▸ Your goal
Print every line of the listing exactly, please.

▸ Dataset section
-*-
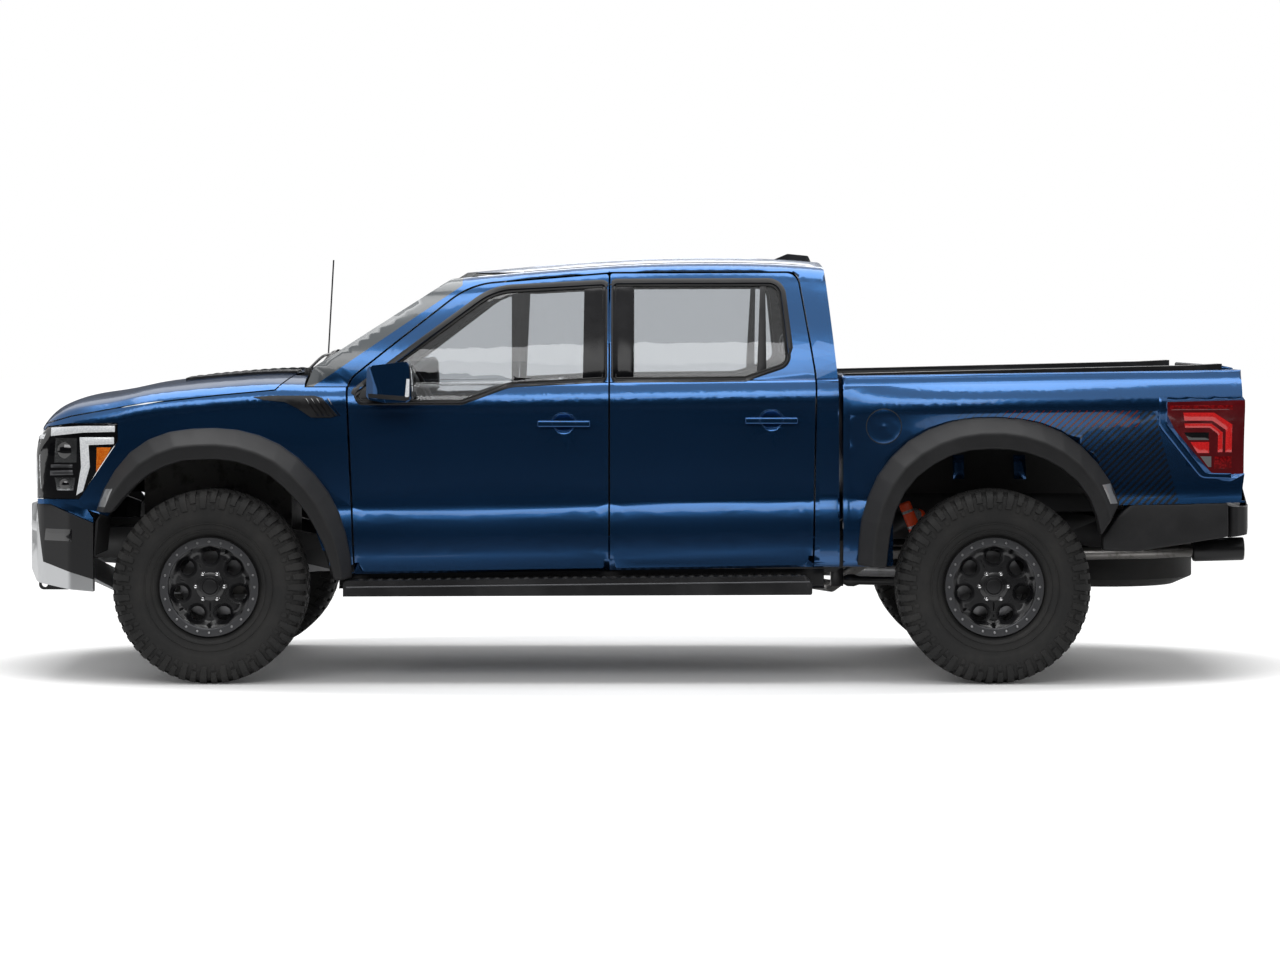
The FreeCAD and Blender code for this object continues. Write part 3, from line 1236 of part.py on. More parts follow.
node("wheel_flares", Part.makeCompound([pair(mirror_shape(flare(front_axle_x, front_flare_outer, front_flare_inner, nose_outer))),
                                        pair(mirror_shape(flare(rear_axle_x, rear_flare_outer, rear_flare_inner, behind_cab))),
                                        pair(rear_cladding())]))
node("cargo_bed", cargo_bed())
node("bed_rail_caps", pair(prism([(bed_front + 10, size("bed_top_z") + at_rake(bed_front + 10) + gap),
                                  (2760, size("bed_top_z") + at_rake(2760) + gap), (2760, 1508), (2600, 1500),
                                  (bed_front + 10, 1461)], -940, -806)))
node("front_bumper", front_bumper())
node("rear_bumper", rear_bumper())
node("grille", grille())
node("headlamps", pair(lamp_housing()))
node("tail_lamps", pair(tail_lamp()))
node("running_boards", pair(running_board()))
node("front_seats", Part.makeCompound([seat(-410, 250), seat(410, 250)]))
node("rear_seat", bench())
node("dashboard", dashboard())
node("steering_wheel", steering_wheel())
mast = bar((-1632, 800, 1400), (-1597, 800, 2029), 4).cut(nose_outer)
fin = prism([(660, 1990), (668, 2018), (735, 2046, 20), (838, 2036, 10), (858, 1990)], -34, 34).cut(cab_outer)
node("aerials", Part.makeCompound([mast, fin]))
tailgate_profile = [(2778, 882), (2778, 1500, 10), (2846, 1486, 10), (2848, 1355), (2857, 1330), (2857, 985),
                    (2840, 950), (2836, 874), (2790, 874)]
gate_pin = Part.makeCylinder(9, 2 * gate_half + 44, Vector(2790, -gate_half - 22, floor_z), Vector(0, 1, 0))
gate = prism(tailgate_profile, -gate_half, gate_half)
gate = gate.cut(Part.makeBox(40, 1180, 270, Vector(2850, -590, 1030))).cut(Part.makeBox(40, 240, 80, Vector(2830, -120, 1230)))
node("tailgate", gate.fuse(gate_pin).removeSplitter())

fills = [("front", front_door, front_window), ("rear", rear_door, rear_window)]
for place, points, window in fills:
    left_door = door_solid(points, window)
    left_glass = door_glass(window)
    for name, turn in (("left", lambda shape: shape), ("right", mirror_shape)):
        node(f"door_{place}_{name}", turn(left_door))
        node(f"glass_{place}_{name}", turn(left_glass))
left_mirror = door_mirror()
node("mirror_left", left_mirror)
node("mirror_right", mirror_shape(left_mirror))

# Checks, then one STEP file for each sub-part
doc.recompute()
for item in doc.Objects:
    if "Invalid" in item.State or "Error" in item.State:
        raise RuntimeError(f"{item.Label} failed: {item.State}")
os.makedirs("parts", exist_ok=True)
for item in nodes:
    shape = item.Shape
    if shape.isNull() or not shape.isValid():
        raise RuntimeError(f"{item.Label} has no valid shape")
    shape.exportStep(f"parts/{item.Label}.step")
print(len(nodes), "sub-parts written")
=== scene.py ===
# Looks of the crew-cab off-road pickup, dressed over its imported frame.
# Metres: X runs to the tail, Y to the truck's right, Z up from the floor.
import json
import math
import bmesh
import bpy
import numpy as np
from mathutils import Matrix, Vector
from mathutils.bvhtree import BVHTree


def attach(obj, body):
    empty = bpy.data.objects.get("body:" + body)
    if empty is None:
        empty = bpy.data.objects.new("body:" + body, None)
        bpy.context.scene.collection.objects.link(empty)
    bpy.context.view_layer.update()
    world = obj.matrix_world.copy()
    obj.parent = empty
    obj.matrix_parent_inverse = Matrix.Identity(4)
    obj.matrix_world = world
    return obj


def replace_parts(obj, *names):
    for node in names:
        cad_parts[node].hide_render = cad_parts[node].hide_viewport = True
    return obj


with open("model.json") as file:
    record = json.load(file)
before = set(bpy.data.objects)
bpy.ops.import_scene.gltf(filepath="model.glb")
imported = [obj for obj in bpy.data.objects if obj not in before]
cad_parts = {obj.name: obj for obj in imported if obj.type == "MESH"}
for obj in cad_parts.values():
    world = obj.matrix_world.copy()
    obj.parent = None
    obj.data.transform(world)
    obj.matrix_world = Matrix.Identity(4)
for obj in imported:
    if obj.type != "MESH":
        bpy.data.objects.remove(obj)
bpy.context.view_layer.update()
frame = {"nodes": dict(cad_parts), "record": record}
nodes = frame["nodes"]
scene = bpy.context.scene
sides = (("left", -1), ("right", 1))


# Shader maths: a socket with arithmetic
class Wire:
    def __init__(self, look, socket):
        self.look = look
        self.socket = socket

    def maths(self, operation, *others):
        return self.look.make("ShaderNodeMath", {"operation": operation}, dict(enumerate((self,) + others)))

    def __add__(self, other):
        return self.maths("ADD", other)

    def __sub__(self, other):
        return self.maths("SUBTRACT", other)

    def __mul__(self, other):
        return self.maths("MULTIPLY", other)

    def __rsub__(self, other):
        return (self * -1.0) + other

    def __gt__(self, other):
        return self.maths("GREATER_THAN", other)

    def __lt__(self, other):
        return self.maths("LESS_THAN", other)

    __radd__ = __add__
    __rmul__ = __mul__

    def size(self):
        return self.maths("ABSOLUTE")

    def larger(self, other):
        return self.maths("MAXIMUM", other)

    # goes smoothly from toLow to toHigh as the value goes from low to high
    def ramp(self, low, high, toLow=0.0, toHigh=1.0):
        inputs = {"Value": self, "From Min": low, "From Max": high, "To Min": toLow, "To Max": toHigh}
        return self.look.make("ShaderNodeMapRange", {"interpolation_type": "SMOOTHSTEP"}, inputs)


# A node tree and its shader: constants go on the shader, varying inputs are wires
class Shading:
    def __init__(self, tree, shader):
        self.tree = tree
        self.shader = tree.nodes[shader]

    def put(self, name, value, node=None):
        socket = (node or self.shader).inputs[name]
        if isinstance(value, Wire):
            self.tree.links.new(value.socket, socket)
        else:
            isColor = socket.type == "RGBA" and len(value) == 3
            socket.default_value = (*value, 1.0) if isColor else value

    def make(self, kind, settings=None, inputs=None, output=0):
        node = self.tree.nodes.new(kind)
        for key, value in (settings or {}).items():
            setattr(node, key, value)
        for key, value in (inputs or {}).items():
            self.put(key, value, node)
        return Wire(self, node.outputs[output])

    def place(self):
        return self.make("ShaderNodeTexCoord", output=3)

    # x, y and z of the point in the truck's own frame
    def axes(self):
        parts = self.tree.nodes.new("ShaderNodeSeparateXYZ")
        self.put("Vector", self.place(), parts)
        return [Wire(self, parts.outputs[i]) for i in range(3)]

    def noise(self, scale, detail=3.0, rough=0.55):
        inputs = {"Vector": self.place(), "Scale": scale, "Detail": detail, "Roughness": rough}
        return self.make("ShaderNodeTexNoise", None, inputs)

    def cells(self, scale):
        return self.make("ShaderNodeTexVoronoi", None, {"Vector": self.place(), "Scale": scale})

    def blend(self, share, first, second):
        return self.make("ShaderNodeMix", {"data_type": "RGBA"}, {0: share, 6: first, 7: second}, output=2)

    def relief(self, height, strength, depth):
        inputs = {"Height": height, "Strength": strength, "Distance": depth}
        self.put("Normal", self.make("ShaderNodeBump", None, inputs))

    def glow(self, color, strength):
        self.put("Emission Color", color)
        self.put("Emission Strength", strength)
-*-
▸ Output
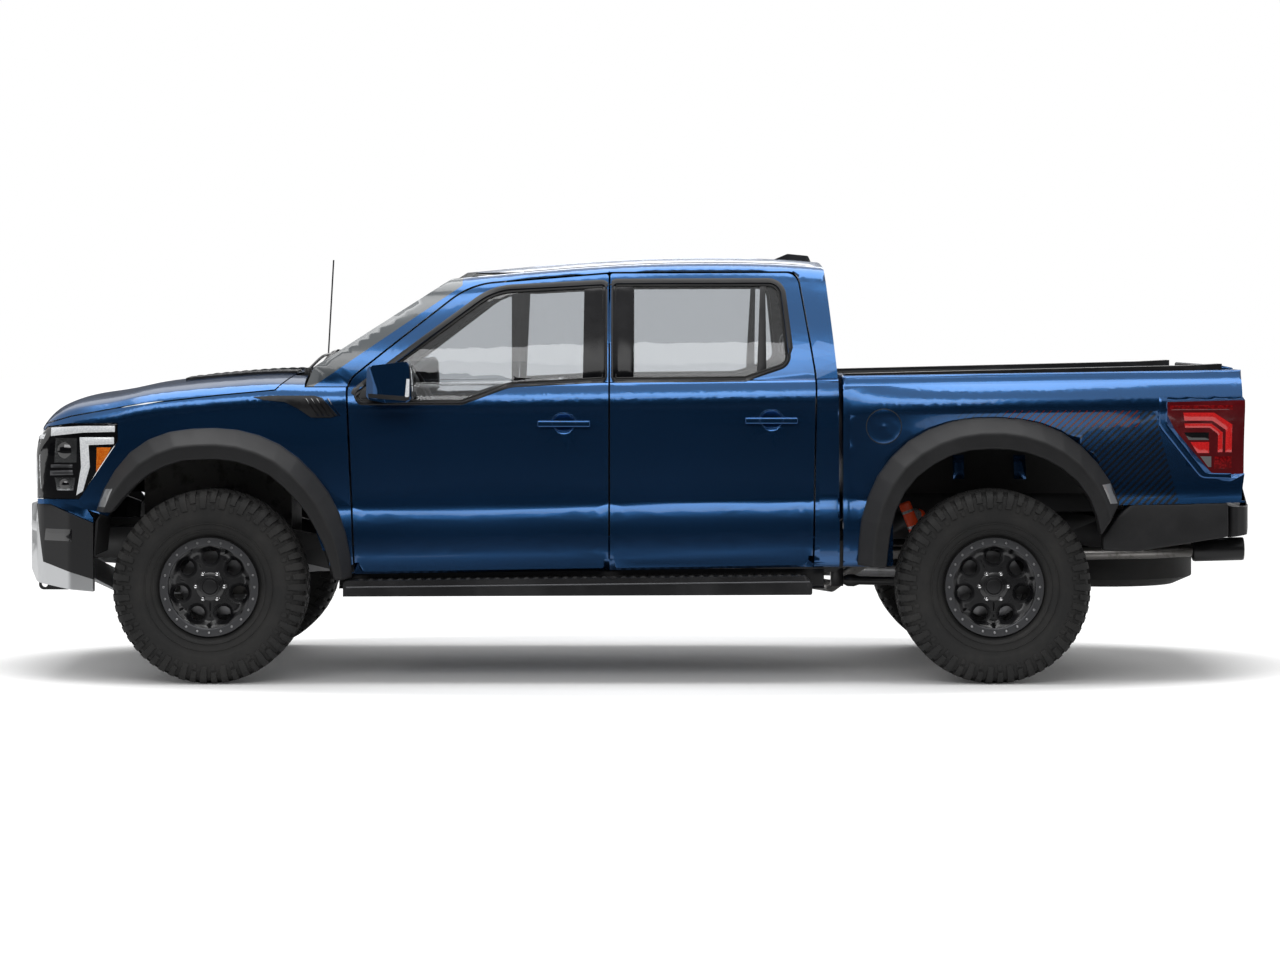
The FreeCAD and Blender code for this object continues. Write part 3, from line 1236 of part.py on. More parts follow.
node("wheel_flares", Part.makeCompound([pair(mirror_shape(flare(front_axle_x, front_flare_outer, front_flare_inner, nose_outer))),
                                        pair(mirror_shape(flare(rear_axle_x, rear_flare_outer, rear_flare_inner, behind_cab))),
                                        pair(rear_cladding())]))
node("cargo_bed", cargo_bed())
node("bed_rail_caps", pair(prism([(bed_front + 10, size("bed_top_z") + at_rake(bed_front + 10) + gap),
                                  (2760, size("bed_top_z") + at_rake(2760) + gap), (2760, 1508), (2600, 1500),
                                  (bed_front + 10, 1461)], -940, -806)))
node("front_bumper", front_bumper())
node("rear_bumper", rear_bumper())
node("grille", grille())
node("headlamps", pair(lamp_housing()))
node("tail_lamps", pair(tail_lamp()))
node("running_boards", pair(running_board()))
node("front_seats", Part.makeCompound([seat(-410, 250), seat(410, 250)]))
node("rear_seat", bench())
node("dashboard", dashboard())
node("steering_wheel", steering_wheel())
mast = bar((-1632, 800, 1400), (-1597, 800, 2029), 4).cut(nose_outer)
fin = prism([(660, 1990), (668, 2018), (735, 2046, 20), (838, 2036, 10), (858, 1990)], -34, 34).cut(cab_outer)
node("aerials", Part.makeCompound([mast, fin]))
tailgate_profile = [(2778, 882), (2778, 1500, 10), (2846, 1486, 10), (2848, 1355), (2857, 1330), (2857, 985),
                    (2840, 950), (2836, 874), (2790, 874)]
gate_pin = Part.makeCylinder(9, 2 * gate_half + 44, Vector(2790, -gate_half - 22, floor_z), Vector(0, 1, 0))
gate = prism(tailgate_profile, -gate_half, gate_half)
gate = gate.cut(Part.makeBox(40, 1180, 270, Vector(2850, -590, 1030))).cut(Part.makeBox(40, 240, 80, Vector(2830, -120, 1230)))
node("tailgate", gate.fuse(gate_pin).removeSplitter())

fills = [("front", front_door, front_window), ("rear", rear_door, rear_window)]
for place, points, window in fills:
    left_door = door_solid(points, window)
    left_glass = door_glass(window)
    for name, turn in (("left", lambda shape: shape), ("right", mirror_shape)):
        node(f"door_{place}_{name}", turn(left_door))
        node(f"glass_{place}_{name}", turn(left_glass))
left_mirror = door_mirror()
node("mirror_left", left_mirror)
node("mirror_right", mirror_shape(left_mirror))

# Checks, then one STEP file for each sub-part
doc.recompute()
for item in doc.Objects:
    if "Invalid" in item.State or "Error" in item.State:
        raise RuntimeError(f"{item.Label} failed: {item.State}")
os.makedirs("parts", exist_ok=True)
for item in nodes:
    shape = item.Shape
    if shape.isNull() or not shape.isValid():
        raise RuntimeError(f"{item.Label} has no valid shape")
    shape.exportStep(f"parts/{item.Label}.step")
print(len(nodes), "sub-parts written")
=== scene.py ===
# Looks of the crew-cab off-road pickup, dressed over its imported frame.
# Metres: X runs to the tail, Y to the truck's right, Z up from the floor.
import json
import math
import bmesh
import bpy
import numpy as np
from mathutils import Matrix, Vector
from mathutils.bvhtree import BVHTree


def attach(obj, body):
    empty = bpy.data.objects.get("body:" + body)
    if empty is None:
        empty = bpy.data.objects.new("body:" + body, None)
        bpy.context.scene.collection.objects.link(empty)
    bpy.context.view_layer.update()
    world = obj.matrix_world.copy()
    obj.parent = empty
    obj.matrix_parent_inverse = Matrix.Identity(4)
    obj.matrix_world = world
    return obj


def replace_parts(obj, *names):
    for node in names:
        cad_parts[node].hide_render = cad_parts[node].hide_viewport = True
    return obj


with open("model.json") as file:
    record = json.load(file)
before = set(bpy.data.objects)
bpy.ops.import_scene.gltf(filepath="model.glb")
imported = [obj for obj in bpy.data.objects if obj not in before]
cad_parts = {obj.name: obj for obj in imported if obj.type == "MESH"}
for obj in cad_parts.values():
    world = obj.matrix_world.copy()
    obj.parent = None
    obj.data.transform(world)
    obj.matrix_world = Matrix.Identity(4)
for obj in imported:
    if obj.type != "MESH":
        bpy.data.objects.remove(obj)
bpy.context.view_layer.update()
frame = {"nodes": dict(cad_parts), "record": record}
nodes = frame["nodes"]
scene = bpy.context.scene
sides = (("left", -1), ("right", 1))


# Shader maths: a socket with arithmetic
class Wire:
    def __init__(self, look, socket):
        self.look = look
        self.socket = socket

    def maths(self, operation, *others):
        return self.look.make("ShaderNodeMath", {"operation": operation}, dict(enumerate((self,) + others)))

    def __add__(self, other):
        return self.maths("ADD", other)

    def __sub__(self, other):
        return self.maths("SUBTRACT", other)

    def __mul__(self, other):
        return self.maths("MULTIPLY", other)

    def __rsub__(self, other):
        return (self * -1.0) + other

    def __gt__(self, other):
        return self.maths("GREATER_THAN", other)

    def __lt__(self, other):
        return self.maths("LESS_THAN", other)

    __radd__ = __add__
    __rmul__ = __mul__

    def size(self):
        return self.maths("ABSOLUTE")

    def larger(self, other):
        return self.maths("MAXIMUM", other)

    # goes smoothly from toLow to toHigh as the value goes from low to high
    def ramp(self, low, high, toLow=0.0, toHigh=1.0):
        inputs = {"Value": self, "From Min": low, "From Max": high, "To Min": toLow, "To Max": toHigh}
        return self.look.make("ShaderNodeMapRange", {"interpolation_type": "SMOOTHSTEP"}, inputs)


# A node tree and its shader: constants go on the shader, varying inputs are wires
class Shading:
    def __init__(self, tree, shader):
        self.tree = tree
        self.shader = tree.nodes[shader]

    def put(self, name, value, node=None):
        socket = (node or self.shader).inputs[name]
        if isinstance(value, Wire):
            self.tree.links.new(value.socket, socket)
        else:
            isColor = socket.type == "RGBA" and len(value) == 3
            socket.default_value = (*value, 1.0) if isColor else value

    def make(self, kind, settings=None, inputs=None, output=0):
        node = self.tree.nodes.new(kind)
        for key, value in (settings or {}).items():
            setattr(node, key, value)
        for key, value in (inputs or {}).items():
            self.put(key, value, node)
        return Wire(self, node.outputs[output])

    def place(self):
        return self.make("ShaderNodeTexCoord", output=3)

    # x, y and z of the point in the truck's own frame
    def axes(self):
        parts = self.tree.nodes.new("ShaderNodeSeparateXYZ")
        self.put("Vector", self.place(), parts)
        return [Wire(self, parts.outputs[i]) for i in range(3)]

    def noise(self, scale, detail=3.0, rough=0.55):
        inputs = {"Vector": self.place(), "Scale": scale, "Detail": detail, "Roughness": rough}
        return self.make("ShaderNodeTexNoise", None, inputs)

    def cells(self, scale):
        return self.make("ShaderNodeTexVoronoi", None, {"Vector": self.place(), "Scale": scale})

    def blend(self, share, first, second):
        return self.make("ShaderNodeMix", {"data_type": "RGBA"}, {0: share, 6: first, 7: second}, output=2)

    def relief(self, height, strength, depth):
        inputs = {"Height": height, "Strength": strength, "Distance": depth}
        self.put("Normal", self.make("ShaderNodeBump", None, inputs))

    def glow(self, color, strength):
        self.put("Emission Color", color)
        self.put("Emission Strength", strength)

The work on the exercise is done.